As always, see the CHANGELOG for a full list of changes.

Exploring time and space with VAST

We're working on a new vast command called explore. This command provides additional context for the results of a search query in VAST. For example, you can look at all records within 30 seconds of a connection from a supposedly suspicious host 10.0.0.42 by using the following command:

vast explore --after 30s 'src_ip == 10.0.0.42'

This command is still under active development, so changes to the user interface as well as performance improvements are expected in the upcoming versions. Have a look at the documentation page for more information.

Importing heterogenous JSONL with automatic type deduction

Before this release, users had to explicitly specify the VAST even type during JSON import:

# import JSON for the zeek.conn type
vast import json -t zeek.conn -r path/to/conn.log.json

Aside from being inconvenient to use, this made it impossible to import heterogeneous line-delimited JSON data with different event types. We changed the behavior of -t in that it now represents a prefix of types to consider for type deduction. The deduction itself happens by inspecting the available field names. When -t only yields a single type, VAST keeps the old behavior of filling in nil values for unmatched fields. This means that specifying -t at all is now mostly unnecessary for importing data with a known schema.

🎁 Features

  • When importing JSON data without knowing the type of the imported events a priori, VAST now supports automatic event type deduction based on the JSON object keys in the data. VAST selects a type iff the set of fields match a known type. The --type / -t option to the vast import command restricts the matching to the set of types that share the provided prefix. Omitting -t attempts to match JSON against all known types.
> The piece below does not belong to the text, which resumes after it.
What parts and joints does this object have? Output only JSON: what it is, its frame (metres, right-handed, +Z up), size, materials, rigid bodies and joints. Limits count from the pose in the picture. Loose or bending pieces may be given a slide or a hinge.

If only a single variant of a type is matched, the import falls back to the old behavior and fills in nil for mismatched keys. #875
  • When importing events of a new or updated type, VAST now only requires the type to be specified once (e.g., in a schema file). For consecutive imports, the event type does not need to be specified again. A list of registered types can now be viewed using vast status under the key node.type-registry.types. #875
  • All input parsers now support mixed \n and \r\n line endings. #865
  • VAST now ships with a schema suitable for Sysmon import. #886

🧬 Experimental Features

  • Added a new 'explore' command to VAST that can be used to show data records within a certain time from the results of a query. #873 #877

⚠️ Changes

  • Spreading a query over multiple command line arguments in commands like explore/export/pivot/etc. has been deprecated. #878
  • The command line flag for disabling the accountant has been renamed to --disable-metrics to more accurately reflect its intended purpose. The internal vast.statistics event has been renamed to vast.metrics. #870

🐞 Bug Fixes

  • Fixed a bug that caused vast import processes to produce default table slices, despite having the arrow type as the default. #866
  • Fixed a bug where setting the logger.file-verbosity in the config file would not have an effect. #866

🐞 Bug Fixes (Pro only)

  • The MsgPack table slice failed to decode enumeration types. Now encoding and decoding works as expected.